Our employer is buying labor in a dear market. One dollar and sixty cents for a day of nine hours and a quarter is a high rate for unskilled workmen. And the demand continues, for I notice that the boss accepts every man who applies for a job. The contractor is paying high for labor, and he will certainly get from us as much work as he can at the price. The gang-boss is secured for this purpose, and thoroughly does he know his business. He has sole command of us. He never saw us before, and he will discharge us all when the débris is cleared away and the site made ready for the constructive labors of the skilled workmen. In the meantime he must get from us, if he can, the utmost of physical labor which we, individually and collectively, are capable of. If he should drive some of us to exhaustion, and we should not be able to continue at work, he would not be the loser, for the market would soon supply him with others to take our places.

We are ignorant men, and we have a slender hold of economic principles, but so much we clearly see: that we have sold our labor where we could sell it dearest, and our employer has bought it where he could buy it cheapest. He has paid high for it, but not from philanthropic motives, and he will get at the price, he must get, all the labor that he can; and, by a strong instinct which possesses us, we shall part with as little as we can. And there you have, in its rudimentary form, the bear and the bull sides of the market.

You tell us that our interests are identical with those of our employer. That may be true on some ground unknown to us, but we live from hand to mouth, and we think from day to day, and we have no power to "reach a hand through time, to catch the far-off interest of tears." From work like ours there seems to us to have been eliminated every element which constitutes the nobility of labor. We feel no personal pride in its progress, and no community of interest with our employer. He plainly shares this lack of unity of interest; for he takes for granted that we are dishonest men, and that we will cheat him if we can; and so he watches us through every moment, and forces us to realize that not for an hour would he intrust his interests to our hands. There is for us in our work none of the joy of responsibility, none of the sense of achievement, only the dull monotony of grinding toil, with the longing for the signal to quit work, and for our wages at the end of the week.

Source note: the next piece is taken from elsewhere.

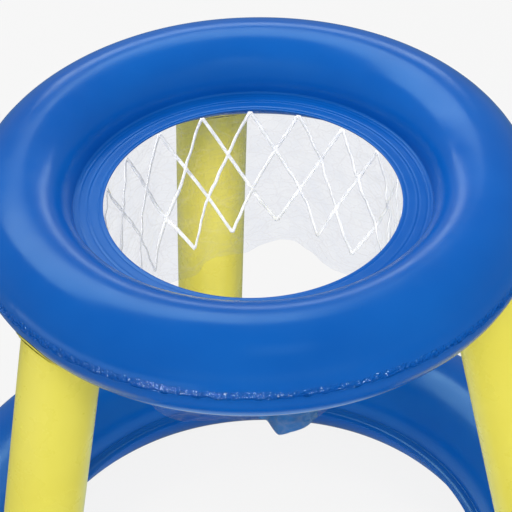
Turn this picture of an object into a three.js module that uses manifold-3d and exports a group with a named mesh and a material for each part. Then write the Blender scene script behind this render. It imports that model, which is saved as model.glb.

We expect the ready retort that we get what we deserve, that no field of labor was closed to us, and that we are where we are because we are fit, or have fitted ourselves, for nothing better. Unskilled labor must be done, and, in the natural play of productive activity, it must inevitably be done by those who are excluded from the higher forms of labor by incapacity, or inefficiency, or misfortune, or lack of ambition. And being what we are, the dregs of the labor market, and having no certainty of permanent employment, and no organization among ourselves, by means of which we can deal with our employer and he with us by some other than an individual hold upon each other, we must expect to work under the watchful eye of a gang-boss, and not only be directed in our labor, but be driven, like the wage-slaves that we are, through our tasks.

All this is to tell us, in effect, that our lives are the hard, barren, hopeless lives that they are because of our own fault, and that our degradation as men is the measure of our bondage as workmen.